The former math teacher turned to some of his scholastic heroes when he began personifying pancakes.
“I think Einstein was the first face I made because it’s recognizable even if you mess it up,” he said. “Some of the other faces can be very challenging. Not like nudibranchs.”
Pictures of those pancakes first earned him a gig slinging pancakes outside a Saipan grocery store.
Then word of Shields’ pancake prowess spread.
Though he made some for an Australian advertising campaign for Nutella hazelnut spread and has appeared in various publications, Shields still has yet to capitalize on his frying pan skills.
Earlier this month, he guest-starred at the Slappyjacks pancake house in Portland, Ore., where he flipped flapjacks for delighted diners at their tables for the salary of a T-shirt.
“Will flip pancakes for T-shirts,” Cheri said.
Shields does look to cash in on his website, where he offers to design pancakes to order.
“I priced them at $100 because I figure most people will request a face,” Shields said.

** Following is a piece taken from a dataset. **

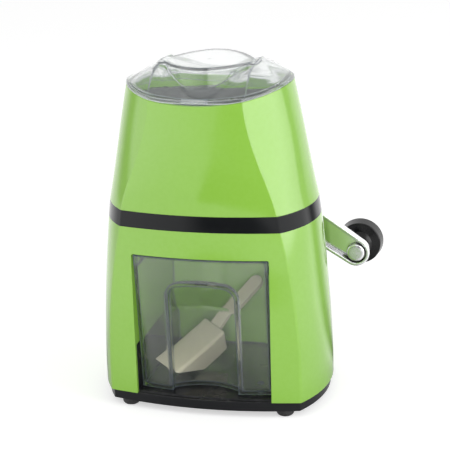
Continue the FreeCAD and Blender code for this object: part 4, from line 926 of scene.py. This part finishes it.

“And I’m going to be eating a lot of those face mess-ups.”
Though he has yet to take an order for a personalized pancake, Shields said he would donate that money to charity.
His biggest challenge is the electric stove in the Shields’ kitchen.
Next to the stove, Shields keeps a thermometer so he can determine just how hot “4” is and come up with ways to counter the variable heat produced by electric stoves, which turn on and off to meet the “4” temperature.
Another detail is displaying the pancakes.
Shields regularly combs over the shelves of the Port Angeles Goodwill for plates he can use as a backdrop for his pancake pictures.
“Some of them you really have to watch,” he said.
“It may look like a wonderful color, but then you put a pancake on it, and it disappears.”
He is also currently seeking a literary agent to help publish a book of his flapjack frolics.